Irrespective of the great esteem in which ‘Vampyr’ and its director are now held, it is nonetheless one of the most confounding, elliptical, genuinely inexplicable works in the entire European canon – a prototypical weird movie whose failure to adhere to any set of expected cinematic norms has led critic Tony Rayns to tentatively identify it as a 1930s precursor to the work of David Lynch. (2)

Even this comparison though gives too much credence to ‘Vampyr’s potential for acceptance into quote-unquote “normality”. Whilst even Lynch’s worst enemies must credit him as a technically gifted filmmaker, ‘Vampyr’s ragged, often seemingly accidental, parade of loose ends, continuity disruptions, blurred perspectives and fluffed effects by contrast seems as if it could have been specifically designed to alienate even Dreyer’s most ardent supporters.

Indeed, when reading that the aftermath of ‘Vampyr’s inevitable commercial failure led Dreyer to a nervous breakdown that curtailed his directorial career for over a decade, those who recently watched the film for the first time may be inclined to suppose that he began suffering from this breakdown whilst still in the editing room. Recalling the syphilitic fever-dream of Bram Stoker’s ‘The Lair of the White Worm’, ‘Vampyr’ plays at times like the work of an man who is actually in the process of going insane, his authorial choices seeming to defy all reason.

It is all the more remarkable then, when reading around the film and viewing it more closely, so discover that Dreyer’s methodology in assembling ‘Vampyr’ was in fact extremely exacting and deliberate, the consistent - if agitated - ‘rhythm’ of his editing discernable through every last non-sequitur insert and impossible POV shot.

Whilst the film’s technique initially feels pretty ragged (a conclusion encouraged by the extremely rough quality of the surviving prints), closer attention reveals that many of Dreyer’s camera movements and transitions between shots are actually very elegant and imaginative – clearly the work of a cinematic artist in full control of the relatively limited technology at his disposal. (3)

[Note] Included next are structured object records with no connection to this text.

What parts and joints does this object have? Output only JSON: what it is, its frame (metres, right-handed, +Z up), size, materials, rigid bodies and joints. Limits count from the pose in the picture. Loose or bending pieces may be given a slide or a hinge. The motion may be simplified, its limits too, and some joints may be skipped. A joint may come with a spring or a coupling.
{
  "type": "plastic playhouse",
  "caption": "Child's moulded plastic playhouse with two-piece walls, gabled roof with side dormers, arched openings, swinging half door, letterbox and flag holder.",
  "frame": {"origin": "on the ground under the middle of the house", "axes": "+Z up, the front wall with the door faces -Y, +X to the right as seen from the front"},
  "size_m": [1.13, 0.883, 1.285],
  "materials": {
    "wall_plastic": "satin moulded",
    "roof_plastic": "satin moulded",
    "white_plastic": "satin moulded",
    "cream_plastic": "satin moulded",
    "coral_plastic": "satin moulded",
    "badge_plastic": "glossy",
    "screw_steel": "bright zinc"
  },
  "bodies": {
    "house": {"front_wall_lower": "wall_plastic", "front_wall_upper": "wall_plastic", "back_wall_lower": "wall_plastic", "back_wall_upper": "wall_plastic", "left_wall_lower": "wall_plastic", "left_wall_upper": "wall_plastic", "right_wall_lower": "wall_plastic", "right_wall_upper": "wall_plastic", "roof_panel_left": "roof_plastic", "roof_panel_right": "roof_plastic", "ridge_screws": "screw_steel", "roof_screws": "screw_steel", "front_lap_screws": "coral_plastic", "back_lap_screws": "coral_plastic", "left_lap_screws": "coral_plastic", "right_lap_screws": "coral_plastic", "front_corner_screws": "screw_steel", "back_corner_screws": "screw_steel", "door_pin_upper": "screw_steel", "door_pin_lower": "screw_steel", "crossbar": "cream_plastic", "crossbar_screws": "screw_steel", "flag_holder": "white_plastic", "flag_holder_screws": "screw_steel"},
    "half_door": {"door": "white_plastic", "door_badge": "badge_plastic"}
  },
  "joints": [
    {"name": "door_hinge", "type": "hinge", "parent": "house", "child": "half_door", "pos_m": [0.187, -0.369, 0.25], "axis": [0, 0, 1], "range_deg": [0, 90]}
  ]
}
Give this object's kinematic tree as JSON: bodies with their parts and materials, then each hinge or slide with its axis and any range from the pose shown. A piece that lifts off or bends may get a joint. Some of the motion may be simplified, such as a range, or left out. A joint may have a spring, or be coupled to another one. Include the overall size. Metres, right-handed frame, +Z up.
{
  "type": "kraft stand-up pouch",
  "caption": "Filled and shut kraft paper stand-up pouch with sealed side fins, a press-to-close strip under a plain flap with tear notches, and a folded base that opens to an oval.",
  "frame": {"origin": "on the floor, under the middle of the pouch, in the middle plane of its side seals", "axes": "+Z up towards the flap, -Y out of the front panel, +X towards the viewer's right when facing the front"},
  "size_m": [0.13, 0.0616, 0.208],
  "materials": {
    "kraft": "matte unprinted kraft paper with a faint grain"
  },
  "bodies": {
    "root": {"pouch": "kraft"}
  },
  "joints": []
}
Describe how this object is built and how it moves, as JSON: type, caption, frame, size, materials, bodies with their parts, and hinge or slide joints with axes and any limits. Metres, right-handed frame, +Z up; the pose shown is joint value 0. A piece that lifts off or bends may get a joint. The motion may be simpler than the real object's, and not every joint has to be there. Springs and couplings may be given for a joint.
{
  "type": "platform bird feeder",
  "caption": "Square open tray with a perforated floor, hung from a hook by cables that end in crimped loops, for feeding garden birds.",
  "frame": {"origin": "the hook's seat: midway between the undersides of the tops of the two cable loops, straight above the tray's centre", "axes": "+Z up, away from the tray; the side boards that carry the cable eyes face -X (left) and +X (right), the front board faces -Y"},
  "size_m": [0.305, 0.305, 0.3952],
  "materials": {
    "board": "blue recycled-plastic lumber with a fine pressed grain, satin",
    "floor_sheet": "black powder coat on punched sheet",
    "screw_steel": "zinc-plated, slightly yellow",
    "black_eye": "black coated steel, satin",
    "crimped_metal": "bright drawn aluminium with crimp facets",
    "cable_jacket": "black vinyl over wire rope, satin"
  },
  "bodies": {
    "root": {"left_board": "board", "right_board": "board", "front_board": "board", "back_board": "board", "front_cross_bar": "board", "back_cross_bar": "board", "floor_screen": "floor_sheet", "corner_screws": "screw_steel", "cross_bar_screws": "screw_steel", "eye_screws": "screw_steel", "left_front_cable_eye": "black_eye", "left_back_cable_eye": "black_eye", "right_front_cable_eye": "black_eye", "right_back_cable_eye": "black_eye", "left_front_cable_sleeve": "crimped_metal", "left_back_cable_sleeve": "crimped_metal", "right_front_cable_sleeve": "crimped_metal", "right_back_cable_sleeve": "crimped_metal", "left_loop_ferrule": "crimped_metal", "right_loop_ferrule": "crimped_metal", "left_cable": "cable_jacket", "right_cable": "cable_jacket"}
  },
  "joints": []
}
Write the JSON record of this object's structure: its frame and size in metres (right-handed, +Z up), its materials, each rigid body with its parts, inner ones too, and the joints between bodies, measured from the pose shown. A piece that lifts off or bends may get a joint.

Whereas naïve or unintentional examples of ‘weird cinema’ will almost inevitably contain passages of lucidity against which the weirdness may be contrasted, Dreyer’s determination to “problematise” (as Rayns puts it in his commentary) just about every shot in his movie, either through irrational editing or disorientating mise en scene, seems to have been entirely methodical, rather than the result of the kind of technical shortcomings or poor visual story-telling that are often blamed for creating such effects.

Whilst the most obvious interpretation of ‘Vampyr’ (the easiest way to live with it, you might say) is thus to read it as a cinematic rendering of a bad dream, Dreyer’s technique is actually full of details that render this conclusion just as problematic as any other. The abrasive, somewhat ‘mechanised’ editing style, the highly naturalistic and tactile settings, the numerous scenes that range beyond the scope of the ‘dreamer’s perspective, the vast quantities of explanatory text and (singularly unhelpful) background information provided to the viewer – none of these things seem quite in keeping with an exercise in what we would now recognise as “dream logic”.

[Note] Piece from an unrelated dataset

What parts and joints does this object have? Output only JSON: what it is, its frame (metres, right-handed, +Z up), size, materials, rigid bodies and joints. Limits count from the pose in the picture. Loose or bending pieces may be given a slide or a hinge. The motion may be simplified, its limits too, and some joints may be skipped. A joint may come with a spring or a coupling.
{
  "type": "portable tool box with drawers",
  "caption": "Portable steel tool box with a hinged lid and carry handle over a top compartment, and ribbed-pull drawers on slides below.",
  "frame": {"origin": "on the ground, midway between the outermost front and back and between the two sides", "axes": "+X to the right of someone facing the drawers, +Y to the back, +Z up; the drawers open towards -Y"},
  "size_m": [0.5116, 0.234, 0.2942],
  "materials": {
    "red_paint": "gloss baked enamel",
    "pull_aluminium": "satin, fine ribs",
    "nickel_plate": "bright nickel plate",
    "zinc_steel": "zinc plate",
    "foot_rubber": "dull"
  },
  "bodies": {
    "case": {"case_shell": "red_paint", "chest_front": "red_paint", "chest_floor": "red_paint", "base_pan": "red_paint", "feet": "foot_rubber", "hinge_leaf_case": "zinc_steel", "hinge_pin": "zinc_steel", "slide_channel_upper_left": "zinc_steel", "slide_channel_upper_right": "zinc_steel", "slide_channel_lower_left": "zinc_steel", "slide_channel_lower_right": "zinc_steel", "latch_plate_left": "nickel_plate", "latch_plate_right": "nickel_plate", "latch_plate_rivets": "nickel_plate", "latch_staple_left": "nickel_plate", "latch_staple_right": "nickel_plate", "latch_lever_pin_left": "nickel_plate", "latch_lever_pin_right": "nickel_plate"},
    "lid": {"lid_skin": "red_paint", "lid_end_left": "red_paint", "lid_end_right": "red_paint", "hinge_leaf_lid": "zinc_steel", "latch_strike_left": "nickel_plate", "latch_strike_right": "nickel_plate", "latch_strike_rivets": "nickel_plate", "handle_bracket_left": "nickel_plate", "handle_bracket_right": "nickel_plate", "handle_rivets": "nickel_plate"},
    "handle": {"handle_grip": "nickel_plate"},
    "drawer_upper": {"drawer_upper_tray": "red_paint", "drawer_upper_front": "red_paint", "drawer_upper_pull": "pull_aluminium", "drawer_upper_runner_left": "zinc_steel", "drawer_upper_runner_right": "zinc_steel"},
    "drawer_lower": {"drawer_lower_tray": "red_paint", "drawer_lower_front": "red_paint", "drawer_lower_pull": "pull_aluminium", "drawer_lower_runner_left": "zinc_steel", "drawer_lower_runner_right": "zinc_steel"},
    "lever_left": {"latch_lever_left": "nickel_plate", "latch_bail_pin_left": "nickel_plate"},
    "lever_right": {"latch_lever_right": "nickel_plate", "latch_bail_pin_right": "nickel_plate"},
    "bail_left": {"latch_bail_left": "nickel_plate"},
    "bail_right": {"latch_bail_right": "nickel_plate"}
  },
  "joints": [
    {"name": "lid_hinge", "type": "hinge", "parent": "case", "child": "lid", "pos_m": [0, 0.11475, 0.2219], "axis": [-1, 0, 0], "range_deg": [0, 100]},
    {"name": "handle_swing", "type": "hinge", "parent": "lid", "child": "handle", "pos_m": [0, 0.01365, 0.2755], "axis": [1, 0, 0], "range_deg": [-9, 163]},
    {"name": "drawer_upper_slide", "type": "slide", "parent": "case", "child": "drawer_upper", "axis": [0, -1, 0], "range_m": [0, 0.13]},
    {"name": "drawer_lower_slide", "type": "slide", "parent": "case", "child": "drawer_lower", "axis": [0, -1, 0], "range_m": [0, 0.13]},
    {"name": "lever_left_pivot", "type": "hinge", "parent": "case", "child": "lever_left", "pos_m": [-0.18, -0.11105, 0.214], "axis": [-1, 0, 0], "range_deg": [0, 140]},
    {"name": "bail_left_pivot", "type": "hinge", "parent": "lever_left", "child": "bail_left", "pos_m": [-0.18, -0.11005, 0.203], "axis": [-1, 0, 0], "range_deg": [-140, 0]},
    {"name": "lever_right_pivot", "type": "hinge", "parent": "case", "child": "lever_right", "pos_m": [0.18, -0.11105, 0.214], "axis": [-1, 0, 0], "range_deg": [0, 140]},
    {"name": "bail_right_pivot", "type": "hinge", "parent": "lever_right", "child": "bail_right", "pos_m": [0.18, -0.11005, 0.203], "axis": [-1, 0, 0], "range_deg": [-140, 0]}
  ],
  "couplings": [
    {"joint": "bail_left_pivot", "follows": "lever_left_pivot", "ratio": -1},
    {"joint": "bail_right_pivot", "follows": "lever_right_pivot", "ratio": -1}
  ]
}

The film’s haunted, almost paranormal-seeming imagery certainly has the potential to become a *literal* bad dream for those studying it (whatever your take on ‘Vampyr’, you can expect its litany of staring, corpse-like faces, backwards gravediggers, peg-legged creepers and floating cartwheels to invade your sleep for days after viewing), but its construction paradoxically feels far more grounded and cerebral than something intended as a ‘dream’, prompting that particular brain-itch that occurs when following a conventional story that we’ve simply lost track of.

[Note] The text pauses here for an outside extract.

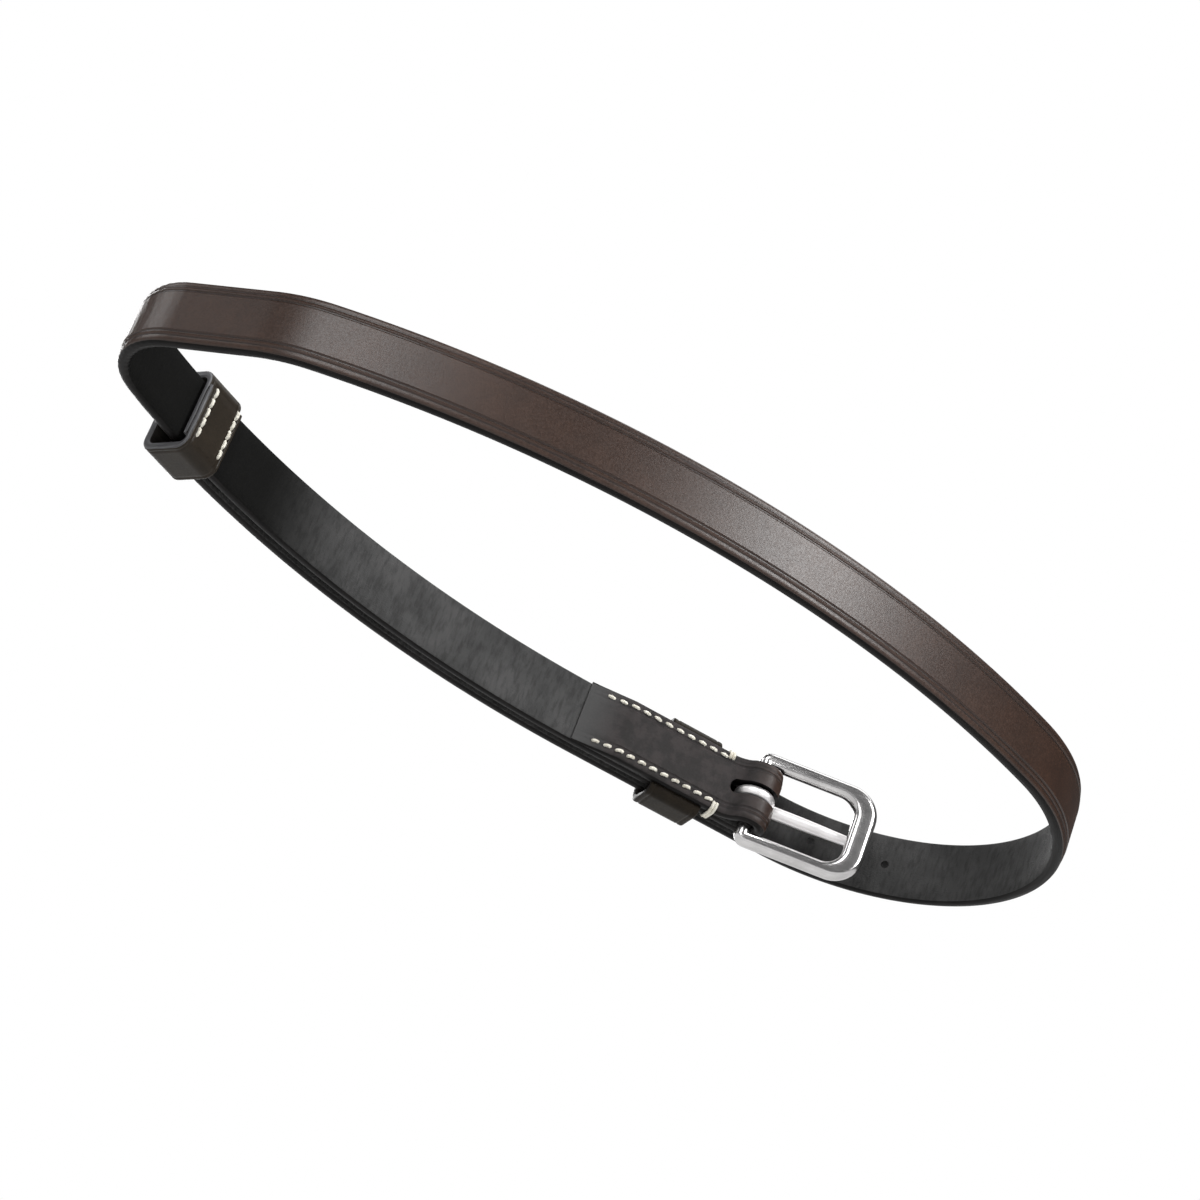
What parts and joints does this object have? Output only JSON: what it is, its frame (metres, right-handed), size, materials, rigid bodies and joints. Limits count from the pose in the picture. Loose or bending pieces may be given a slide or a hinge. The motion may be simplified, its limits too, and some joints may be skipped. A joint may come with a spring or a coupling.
{
  "type": "flash nose strap",
  "caption": "Narrow leather flash strap formed into its muzzle loop, with a heel-bar buckle, a prong, a fixed keeper and a sliding keeper on the tail.",
  "frame": {"origin": "middle of the strap's thickness and width, at the middle of the straight seat that a noseband's flash loop holds", "axes": "+X along the seat towards the chin bend and the buckle, +Y into the loop off the strap's flesh side, +Z along the strap's width; the loop lies in the XY plane"},
  "size_m": [0.1525, 0.1591, 0.0204],
  "materials": {
    "strap_leather": "dark brown bridle leather, satin grain side, matt flesh side, black edges",
    "keeper_leather": "very dark brown leather, satin",
    "buckle_steel": "satin stainless steel",
    "stitching_thread": "cream waxed linen thread"
  },
  "bodies": {
    "strap": {"strap": "strap_leather", "fixed_keeper": "keeper_leather", "chape_thread_upper": "stitching_thread", "chape_thread_lower": "stitching_thread"},
    "buckle": {"buckle_frame": "buckle_steel"},
    "prong": {"buckle_prong": "buckle_steel"},
    "sliding_keeper": {"sliding_keeper": "keeper_leather", "sliding_keeper_thread_chin_side": "stitching_thread", "sliding_keeper_thread_cheek_side": "stitching_thread"}
  },
  "joints": [
    {"name": "buckle_swing", "type": "hinge", "parent": "strap", "child": "buckle", "pos_m": [0.06126, 0.13736, 0], "axis": [0, 0, -1], "range_deg": [-4, 130]},
    {"name": "prong_swing", "type": "hinge", "parent": "buckle", "child": "prong", "pos_m": [0.06126, 0.13736, 0], "axis": [0, 0, 1], "range_deg": [0, 6]},
    {"name": "sliding_keeper_travel", "type": "hinge", "parent": "strap", "child": "sliding_keeper", "pos_m": [0.14577, -0.00923, 0], "axis": [0, 0, -1], "range_deg": [-4, 30]}
  ]
}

Some initially inexplicable “dream-like” details (such the flashing silhouette of a bird seen on the door to the doctor’s office when the peg-legged soldier is electrocuted(?) by the vengeful ghost near the film’s conclusion) are revealed on closer analysis to be at least somewhat coherent (a caged bird was fleetingly seen in the same room earlier in the film). Other moments though (such as the protagonist’s stilted exchange with the doctor about the absence of children and dogs) remain utterly opaque – either a deliberate attempt to create dream-like incoherence, or the editing decisions of a mad man, referencing earlier details he has already sliced from the print…. and at almost a century’s remove, who can say for sure? (4)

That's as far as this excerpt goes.